小説家になろうでエッセイを書くこと
「エッセイ」を書こうとしたときに、はじめに思い浮かんだのはこのテーマだった。なんで「小説家になろう」で「エッセイ」を書くのか。エッセイって小説ではないのでは……? という疑問があった。お題目として小説家を目指す人たちの集まりであるとして、そこで「エッセイ」を書く意味ってなんなのか、ついつい気になってしまった。
そもそも「エッセイ」って何なのだろう? という疑問も浮かんできた。
そういうわけで、前回書いたエッセイでは「エッセイ」とは何なのかということについて、少し思うところを書いた。「エッセイ」とは、十分な論証ないし外延を提示しない主張として読まれうる、という結論に落ち着いた(つもり)。
でもこれだけだとまだ何も解決されていない。問いがこういう風に変わっただけだ。「小説家になろう」で(小説を書いたり見せたりするのではなく)何かを主張するってどういう意味をもつだろう?
この問いについて「小説家になろう」というサイトに登録するうえでのルール(破ってはいけない規約上のルールも、積極的に守ったほうがいい理念的なルールも両方含む)という切り口からなんか言えるかもしれない。そもそも「小説家になろう」に集まっているひとたちってどういうルールがあるんだろう?

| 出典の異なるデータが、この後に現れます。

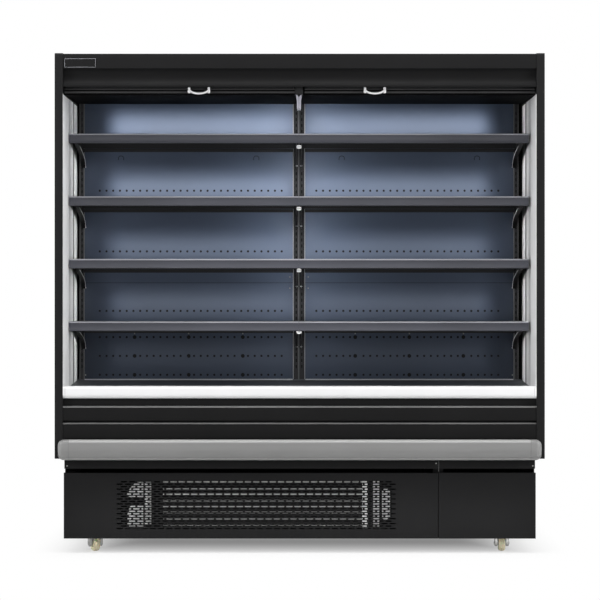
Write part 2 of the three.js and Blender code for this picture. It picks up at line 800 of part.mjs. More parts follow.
// Casters ------------------------------------------------------------------------

// The fork about its kingpin, its wheel set back by the trail.
function casterFork() {
  const crownTop = trayHeight - casterPadDepth - clearance;
  const crownBottom = crownTop - 8;
  const inside = wheelWidth / 2 + 1;
  const cheek = (x0) => alongX(outline([
    [casterTrail - 9, wheelRadius - 8], [casterTrail + 9, wheelRadius - 8],
    [casterTrail + 10, wheelRadius + 8], [forkPlateRadius - 2, crownBottom + 3],
    [-forkPlateRadius + 6, crownBottom + 3], [casterTrail - 13, wheelRadius + 6],
  ]), x0, x0 + forkSideThickness);
  const axle = cylinderX(axleRadius, -inside - 1, inside + 1, 8)
    .translate(0, casterTrail, wheelRadius);
  return union(
    cylinderZ(forkPlateRadius, crownBottom, crownTop, 16),
    cylinderZ(kingpinRadius, crownBottom, trayTop, 12),
    cheek(inside), cheek(-inside - forkSideThickness), axle,
  );
}

function casterWheel() {
  const half = wheelWidth / 2;
  const bore = axleRadius + clearance;
  const tread = [
    [bore, -half], [wheelRadius - 6, -half], [wheelRadius, -half + 6],
    [wheelRadius, half - 6], [wheelRadius - 6, half], [bore, half], [bore, -half],
  ];
  const wheel = new THREE.LatheGeometry(tread.map(([r, h]) => new THREE.Vector2(r, h)), 18);
  return solidOf(wheel).rotate(0, 0, 90);
}

casterSpots.forEach(([spot, x, y, swivel]) => {
  const caster = new THREE.Group();
  caster.position.set(x, y, 0);
  caster.rotation.z = THREE.MathUtils.degToRad(swivel);
  fridge.add(caster);
  addPiece(`caster_fork_${spot}`, casterFork(), bareMetal, caster);
  const wheel = addPiece(`caster_wheel_${spot}`, casterWheel(), nylonCream, caster);
  wheel.position.set(0, casterTrail, wheelRadius);
});

// Refrigeration ------------------------------------------------------------------

const coilLeft = ventLeft + coilLeftMargin;
const coilRight = ventRight - coilRightMargin;
const coilFrontY = baseSeatY + coilSetback;
const coilRearY = coilFrontY + coilDepth;
const fanX = (coilLeft + coilRight) / 2 + fanOffset;
const shroudRearY = coilRearY + fanShroudDepth;

// Finned block with hairpin bends at its left end and flat end plates beside
// it, and behind it the shroud with the fan's opening and motor.
function condenserCoil() {
  const seat = trayTop + clearance;
  const core = block([coilLeft, coilRight], [coilFrontY, coilRearY], [coilBottom, coilTop]);
  const foot = block([coilLeft, coilRight], [coilFrontY, coilRearY], [seat, coilBottom + 1]);
  const tongue = (x0, x1, bulge) => {
    const plate = new THREE.Shape();
    plate.moveTo(x0, seat);
    plate.lineTo(x1, seat);
    plate.lineTo(x1, coilTop);
    plate.lineTo(x0, coilTop);
    plate.quadraticCurveTo(x0 + bulge, (seat + coilTop) / 2, x0, seat);
    return alongY(plate, coilRearY - 3, coilRearY + 1, 5);
  };
  const pitch = (coilTop - coilBottom) / coilBendRows;
  const bends = Array.from({ length: coilBendRows }, (_, i) => {
    const radius = pitch * 0.3;
    const bend = new THREE.TorusGeometry(radius, coilTubeRadius, 6, 12);
    const turned = solidOf(bend).rotate(90, 0, 0);
    return turned.translate(coilLeft, coilFrontY + coilDepth / 2, coilBottom + pitch * (i + 0.5));
  });
  const shell = block([coilLeft, coilRight], [coilRearY - 1, shroudRearY], [seat, coilTop])
    .subtract(block([coilLeft + sheet, coilRight - sheet], [coilRearY, shroudRearY - sheet],
      [seat + sheet, coilTop - sheet]))
    .subtract(cylinderY(fanRadius + 6, shroudRearY - 10, shroudRearY + 10, 28)
      .translate(fanX, 0, fanHeight));
  const arms = [0, 120, 240].map((angle) => (
    block([-6, 6], [shroudRearY, shroudRearY + 6], [motorRadius - 6, fanRadius + 16])
      .rotate(0, angle, 0)
      .translate(fanX, 0, fanHeight)));
  const clipped = arms.map((arm) => arm.intersect(
    block([coilLeft, coilRight], [shroudRearY - 1, shroudRearY + 7], [seat, coilTop])));
  const motor = cylinderY(motorRadius, shroudRearY, shroudRearY + motorLength, 16)
    .translate(fanX, 0, fanHeight);
  return union(core, foot, ...bends, shell, ...clipped, motor,
    tongue(coilLeft - coilEndPlateLeft, coilLeft + 1, coilEndPlateWaist),
    tongue(coilRight - 1, coilRight + coilEndPlateRight, 0));
}

// Hub and pitched blades about the fan's axis, the shaft running into the motor.
function condenserFan() {
  const hubRadius = 24;
  const thickness = 3;
  const blade = new THREE.Shape();
  blade.moveTo(-14, hubRadius - 6);
  blade.lineTo(14, hubRadius - 6);
  blade.quadraticCurveTo(34, fanRadius * 0.7, 26, fanRadius - 6);
  blade.quadraticCurveTo(0, fanRadius + 4, -30, fanRadius - 8);
  blade.closePath();
  const blades = Array.from({ length: fanBlades }, (_, i) => (
    alongY(blade, -thickness / 2, thickness / 2, 4).rotate(0, 0, 28)
      .rotate(0, (360 / fanBlades) * i, 0)));
  return union(cylinderY(hubRadius, -fanHubHalfLength, fanHubHalfLength, 16), ...blades);
}

function compressor() {
  const r = compressorRadius;
  const h = compressorHeight;
  const foot = 14;
  const can = [
    [0, foot], [r * 0.7, foot], [r, foot + 22], [r, h * 0.5], [r + 4, h * 0.5], [r + 4, h * 0.54],
    [r, h * 0.54], [r, h - 42], [r * 0.86, h - 14], [r * 0.5, h], [0, h],
  ];
  const shell = new THREE.LatheGeometry(can.map(([u, v]) => new THREE.Vector2(u, v)), 24);
  const base = block([-r - 8, r + 8], [-r + 6, r - 6], [8, foot + 4]);
  const feet = [-1, 1].flatMap((i) => [-1, 1].map((j) => (
    cylinderZ(11, 0, 9, 10).translate(i * (r - 6), j * (r - 22), 0))));
  const terminals = block([r - 8, r + 34], [-30, 30], [h * 0.55, h * 0.8]);
  return union(solidOf(shell).rotate(90, 0, 0), base, ...feet, terminals);
}

// Finned block whose end plates stand on the tub's floor and carry the deck.
function evaporator() {
  const floor = tubFloorTop + clearance;
  const underDeck = (y) => deckHeight(y) - sheet * 1.01 - clearance;
  const half = innerHalf - evaporatorEndMargin;
  const front = yTub + evaporatorFrontSetback;
  const rear = yRear - evaporatorRearSetback;
  const core = block([-half, half], [front, rear],
    [floor + evaporatorCoreRise, floor + evaporatorCoreRise + evaporatorCoreHeight]);
  const endPlate = (x0) => alongX(outline([
    [front - 10, floor], [rear + 10, floor],
    [rear + 10, underDeck(rear + 10)],
    [front - 10, underDeck(front - 10)],
  ]), x0, x0 + sheet * 2);
  return union(core, endPlate(-half - sheet), endPlate(half - sheet));
}

addPiece('condenser_coil', condenserCoil(), bareMetal);
const fan = addPiece('condenser_fan', condenserFan(), blackSteel);
fan.position.set(fanX, shroudRearY - fanHubHalfLength - clearance, fanHeight);
const pump = addPiece('compressor', compressor(), blackSteel);
pump.position.set(overallWidth / 2 - compressorInset, yBack - compressorRearSetback, trayTop + clearance);
addPiece('evaporator', evaporator(), bareMetal);

export default fridge;
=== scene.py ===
"""Open multideck display fridge: finishes, fine pieces, studio and camera. Lengths are
in metres, and the tables of points that placed() takes are in millimetres."""

import math

import bmesh
import bpy
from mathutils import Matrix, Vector
from mathutils.geometry import delaunay_2d_cdt

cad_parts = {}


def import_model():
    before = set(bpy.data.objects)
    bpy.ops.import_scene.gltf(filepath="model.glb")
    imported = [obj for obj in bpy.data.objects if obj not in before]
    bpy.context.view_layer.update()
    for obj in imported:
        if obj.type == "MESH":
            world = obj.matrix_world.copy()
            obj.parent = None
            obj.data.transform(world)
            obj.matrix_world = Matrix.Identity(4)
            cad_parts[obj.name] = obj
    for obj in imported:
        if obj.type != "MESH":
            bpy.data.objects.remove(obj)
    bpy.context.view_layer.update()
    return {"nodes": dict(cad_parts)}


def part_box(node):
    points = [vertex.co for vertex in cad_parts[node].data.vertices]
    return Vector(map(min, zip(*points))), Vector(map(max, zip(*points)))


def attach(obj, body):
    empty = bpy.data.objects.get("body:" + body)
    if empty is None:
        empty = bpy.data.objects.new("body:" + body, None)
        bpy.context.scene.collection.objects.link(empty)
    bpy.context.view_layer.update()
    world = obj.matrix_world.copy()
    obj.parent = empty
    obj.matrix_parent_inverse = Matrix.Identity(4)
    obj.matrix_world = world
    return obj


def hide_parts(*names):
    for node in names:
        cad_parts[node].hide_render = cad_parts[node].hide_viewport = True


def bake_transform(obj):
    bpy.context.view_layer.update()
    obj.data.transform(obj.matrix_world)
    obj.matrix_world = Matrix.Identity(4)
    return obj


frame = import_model()

MM = 0.001
SHEET = 2 * MM
FRONT_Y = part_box("end_panel_left")[0][1]
TO_FRONT = (0, -1, 0)
TO_REAR = (0, 1, 0)
SIDES = ("left", "right")
LEVELS = (1, 2, 3, 4)
CASTERS = ("front_left", "front_right", "rear_left", "rear_right")


# Node trees

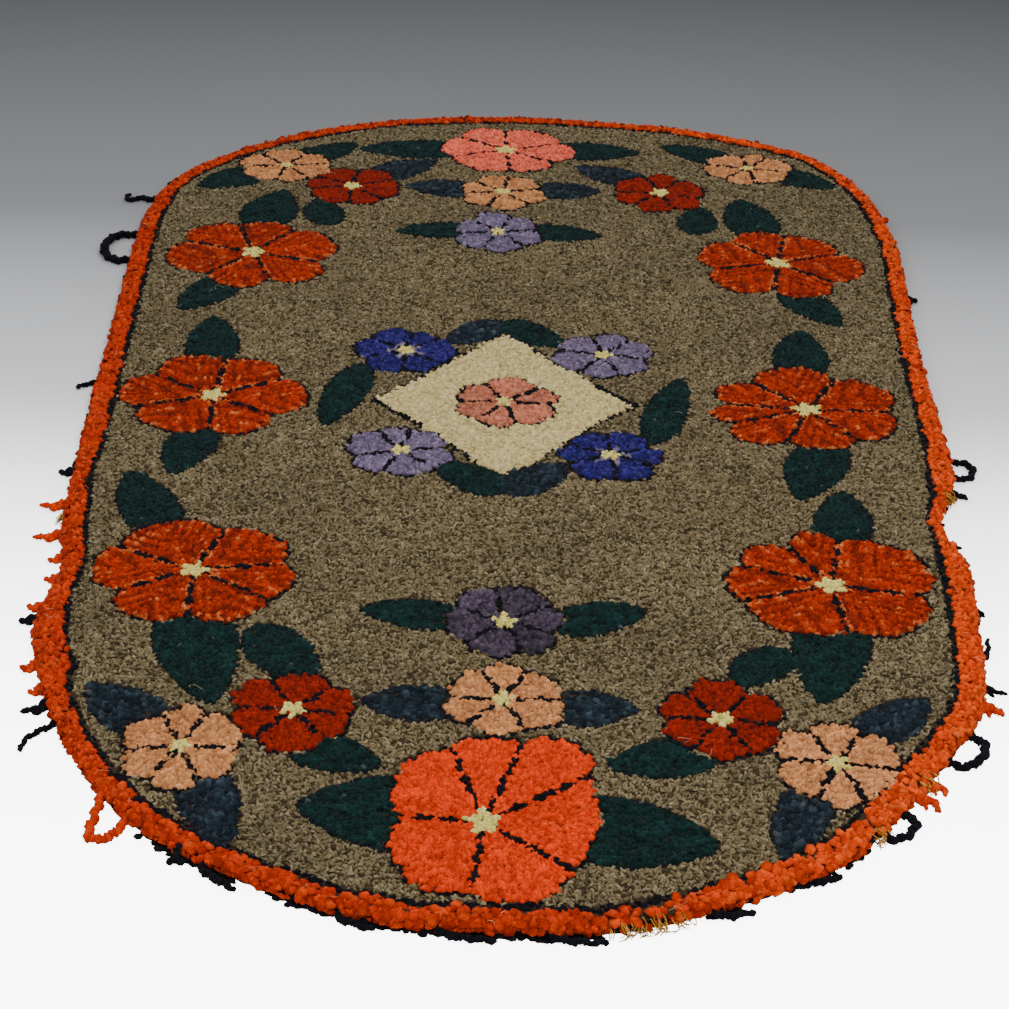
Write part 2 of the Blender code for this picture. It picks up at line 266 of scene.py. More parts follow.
# Yarn come loose from the rim: the nearest place on the rim across and
# along, its shape, its reach out, its spread along the rim, how thick it is,
# and its wool.
LOOSE = (
    (-0.337, 0.456, "tuft", 0.007, 0.006, 0.0055, "black"),
    (-0.345, 0.419, "curl", 0.033, 0.012, 0.0060, "black"),
    (-0.354, 0.303, "loop", 0.029, 0.064, 0.0068, "black"),
    (-0.351, 0.030, "end", 0.016, 0.010, 0.0052, "black"),
    (-0.347, -0.122, "tuft", 0.012, 0.010, 0.0060, "black"),
    (-0.346, -0.176, "tuft", 0.021, 0.008, 0.0062, "border"),
    (-0.343, -0.220, "tuft", 0.022, 0.006, 0.0062, "border"),
    (-0.337, -0.252, "tuft", 0.011, 0.006, 0.0055, "border"),
    (-0.335, -0.282, "tuft", 0.010, 0.006, 0.0055, "border"),
    (-0.341, -0.320, "tuft", 0.011, 0.010, 0.0060, "border"),
    (-0.342, -0.338, "tuft", 0.012, 0.004, 0.0070, "black"),
    (-0.331, -0.396, "tuft", 0.013, 0.006, 0.0062, "border"),
    (-0.323, -0.424, "tuft", 0.009, 0.008, 0.0050, "border"),
    (-0.317, -0.444, "tuft", 0.018, 0.004, 0.0060, "black"),
    (-0.309, -0.466, "end", 0.028, 0.020, 0.0052, "black"),
    (-0.254, -0.556, "lean", 0.029, 0.037, 0.0062, "border"),
    (-0.207, -0.602, "tuft", 0.012, 0.004, 0.0070, "black"),
    (-0.192, -0.612, "end", 0.007, 0.032, 0.0062, "black"),
    (-0.104, -0.655, "end", 0.005, 0.026, 0.0055, "black"),
    (-0.040, -0.670, "end", 0.005, 0.036, 0.0055, "black"),
    (0.030, -0.670, "end", 0.005, 0.034, 0.0055, "black"),
    (0.132, -0.650, "end", 0.007, 0.024, 0.0062, "black"),
    (0.196, -0.612, "end", 0.005, 0.018, 0.0055, "black"),
    (0.256, -0.555, "loop", 0.013, 0.030, 0.0060, "black"),
    (0.277, -0.528, "tuft", 0.018, 0.012, 0.0060, "border"),
    (0.286, -0.512, "tuft", 0.014, 0.010, 0.0055, "border"),
    (0.312, -0.471, "loop", 0.017, 0.040, 0.0062, "black"),
    (0.337, -0.422, "tuft", 0.014, 0.012, 0.0068, "border"),
    (0.342, -0.400, "tuft", 0.016, 0.004, 0.0045, "black"),
    (0.348, -0.360, "end", 0.006, 0.028, 0.0045, "black"),
    (0.353, -0.300, "tuft", 0.007, 0.006, 0.0050, "black"),
    (0.355, -0.206, "tuft", 0.009, 0.006, 0.0050, "black"),
    (0.360, -0.126, "tuft", 0.014, 0.006, 0.0060, "black"),
    (0.369, -0.086, "loop", 0.017, 0.030, 0.0056, "black"),
    (0.378, 0.232, "tuft", 0.009, 0.008, 0.0055, "black"),
)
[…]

規約上は「エッセイ」というカテゴリーが認められてるので(ある意味)どんなエッセイを書いても問題ないということになるから、そうすると理念的なルールのほうに訴えるのがよいかもしれない。では「小説家になろう」というサイトはどんな理念で運営されてることになるのだろう?
かなり極端な限定をしてみよう。小説家になろうというサイトは小説家を目指す人たちの意識の高い集まりであって、われわれは志高く果てしない小説家坂を上っていかなくてはいけないのかもしれない。そうすると、出版を目指してポイントを稼ぐべく切磋琢磨するもよし、ひたすら「執筆したら完結をさせるのだ、それが自分のためなのだ」という理念を抱いて努力するもよし。それらの努力は「小説家になる」という目標を目指しているかぎりで、サイトの理念上推奨されていることになるだろう。
このかなり厳しい限定のもとでも、小説執筆論みたいな「小説を書くのにあたって参考になるエッセイ」とかは許容されるのだと思う。小説を執筆するのに必要な情報交換をしていることになるからだ。
では、小説執筆論以外のエッセイはすべて理念上推奨されない、ということになるだろうか? たぶんそんなことはない。この主張はある点であまり説得力がないし、またある点であまり実効力がない。
説得力がないというのは、そもそも前提に採用した↑の限定がかなり極端なものだからだ。結論が間違っているというわけではないけれど、「小説家になろう」というサイトには小説家を目指して切磋琢磨している物書きだけがいるのではないし、さらにいえば、小説家を目指している読み手しかいないわけでもない。当たり前のことだけど、すべての読み手が小説家を目指しているわけではない。
実効力がないというのは、「小説執筆に役立つ」ということの内容が曖昧だからだ。小説執筆論が小説執筆に役立つ(であろう)のは間違いないが、それ以外のものが小説執筆に役立たない(であろう)というのはなかなか主張しずらい。言い換えると、どんな主題のエッセイでも創作の助けになりうる可能性がある。ヴァイオリンについて、戦車について、ガムテープの製造法やラテン語の文法について、ヘリコプターをバラバラにして食べる男の気持ちを想像したことについてでも、なんでも創作の助けになりうる。
だから、結論としてはたぶん「どんなエッセイを書いてもいい」ということになるのだろうと思う。当たり前の結論だけれど、まあ考えたことに意味があるということで、ご寛恕くださいますよう。